La plupart des hommes ne trouvent jamais un tel ami ; un tel ami est chose rare. Mais quand on le trouve, quand deux hommes s’accordent sur cette part essentielle de la vie d’homme, sans avoir peur d’être jugés, réprouvés, enviés, ou surpassés, quand ils sont confiants que leur confiance ne sera pas trahie, leur rapport humain peut être très fort, et il peut en résulter une intimité inattendue.

 Il n’est sans doute pas coutumier de ce type de rapports, me disais-je. Mais comme il est venu vers moi dans ses pires moments, plein de cette haine que j’ai vue l’empoisonner pendant des mois, il se sent libre auprès de moi, comme auprès de quelqu’un qu’on a eu à son chevet pendant qu’on traversait une terrible maladie. Ce qu’il éprouve n’est pas tant l’envie de se vanter que l’énorme soulagement de ne pas avoir à garder pour lui quelque chose d’aussi stupéfiant, d’aussi neuf que sa renaissance pleine et entière à lui-même.

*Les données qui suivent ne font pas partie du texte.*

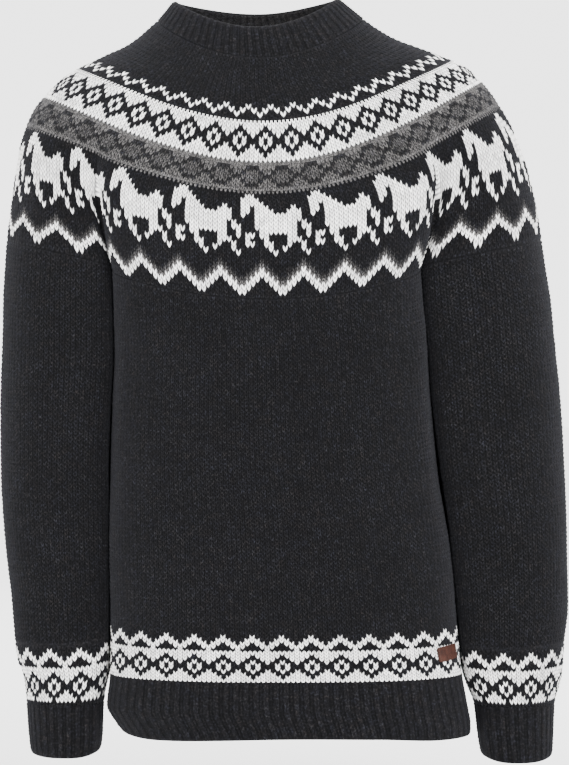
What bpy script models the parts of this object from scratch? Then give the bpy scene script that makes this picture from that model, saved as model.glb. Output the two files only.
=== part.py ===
"""Round-yoke wool sweater, hollow, filled out as when it is worn.

All tables are in millimetres: +Z up, and the front faces -Y. Left and right are as
seen from the front, so right is +X and the wearer's left arm.
The origin lies at the middle of the shoulder line, at the base of the neck.
Every piece is a wall: rings around the garment are worked out from the tables,
the wall's plain inside lies a cloth's thickness under them, and ribs stand up from the
outside alone.
"""

import math

import bmesh
import bpy
import numpy as np

MM = 0.001

# Cloth and seams
WALL = 3.0
COLLAR_WALL = 4.2
SEAM_GAP = 0.3
RIB_HEIGHT = 1.3

# Ribs around each edge
COLLAR_RIBS = 68
HEM_RIBS = 110
CUFF_RIBS = 30

# Share of each half ring at which the sleeve and the body meet in the armhole crease
SLEEVE_SHARE = 0.220
SLEEVE_SHARE_BACK = 0.227
# Share of the body's half ring that lies flat against the sleeve
FLAT_SHARE = 0.103
# Share of the sleeve's ring that is not flat against the body
SLEEVE_ROUND = 0.756
# Share of a sleeve's front that is its rounded inner corner
CORNER_SHARE = 0.34
# Place of the sleeve's deepest line between its inner and outer sides
DEEPEST = 0.42
# Roundness of the body's and the sleeves' corners, 2 is an ellipse
BODY_ROUNDNESS = 2.25
SLEEVE_ROUNDNESS = 2.1

# Leather label on the hem band
LABEL_MIDDLE = (0.824, -585.0)
LABEL_WIDTH, LABEL_HEIGHT, LABEL_THICK, LABEL_TILT = 28.0, 14.5, 1.4, 0.12

YOKE = (
    # Rings from the collar's base to the row where body and sleeves begin
    ("row", "x_left", "x_right", "y_front", "y_back",
     "z_front", "z_left", "z_right", "z_back", "power_front", "power_back", "crease"),
    (0.0, -109, 96, -78, 76, -3, 41, 43, 24, 1.5, 1.5, 0.0),
    (7.0, -137.5, 124, -91, 87, -28, 17, 25, -2, 1.5, 1.5, 0.0),
    (14.0, -171, 165, -101, 97, -51, 1, 9, -28, 1.6, 1.5, 0.0),
    (21.0, -199, 196, -109, 104, -79, -13, -5, -54, 1.6, 1.5, 0.0),
    (28.0, -218, 214, -115, 109, -107, -30, -20, -79, 1.6, 1.5, 0.05),
    (34.0, -233, 229, -119, 112, -132, -48, -39, -103, 1.6, 1.4, 0.25),
    (43.0, -247, 252.5, -122, 114, -165, -87, -85, -139, 1.6, 1.3, 0.60),
    (52.0, -254, 267, -124, 114, -202, -141, -141, -176, 1.6, 1.25, 0.88),
    (61.0, -259, 274, -125, 113, -240, -178, -178, -214, 1.6, 1.2, 1.0),
)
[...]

« Où l’avez-vous trouvée ? ai-je demandé.
— J’étais passé prendre mon courrier à la poste,en fin de journée ; elle lessivait le parterre. C’est la blonde maigre qui fait parfois le ménage à la poste ; elle fait partie des agents d’entretien titulaires, à Athena. Elle est femme de ménage à plein-temps là où j’ai été doyen. Cette femme n’a pas un sou vaillant. Faunia Farley, c’est son nom. Faunia n’a absolument rien à elle.

— Et pourquoi ?
— Elle a eu un mari. Il la battait avec une telle brutalité qu’elle s’est retrouvée dans le coma. Ils avaient un élevage de vaches laitières. Il le gérait tellement mal qu’il a fait faillite. Elle avait deux enfants. Une chaufferette s’est renversée, le feu a pris et les deux enfants sont morts asphyxiés. À part les cendres de ses enfants qu’elle garde sous son lit dans une boîte en fer, elle n’a rien qui vaille quelque chose sinon une Chevy de 83. 

La seule fois que je l’aie vue au bord des larmes, elle me disait : “Je sais pas quoi faire des cendres.” Les catastrophes rurales l’ont pressée comme un citron, il ne lui reste même plus de larmes. Dire qu’elle a eu dans la vie des débuts d’enfant riche, privilégiée ! Elle a grandi dans une maison immense, au sud de Boston, des cheminées dans les cinq chambres, les plus belles antiquités, de la porcelaine de famille — tout était ancien, là-dedans, et d’excellente origine, y compris la famille elle-même. 

Elle est d’ailleurs capable de parler étonnamment bien, quand elle veut. Mais elle est tombée si bas dans l’échelle sociale, et de si haut, que son langage est tout de même sacrément hétéroclite. Elle s’est retrouvée exilée du monde qui aurait dû être le sien. Déclassée. Il y a une réelle démocratisation, dans sa souffrance.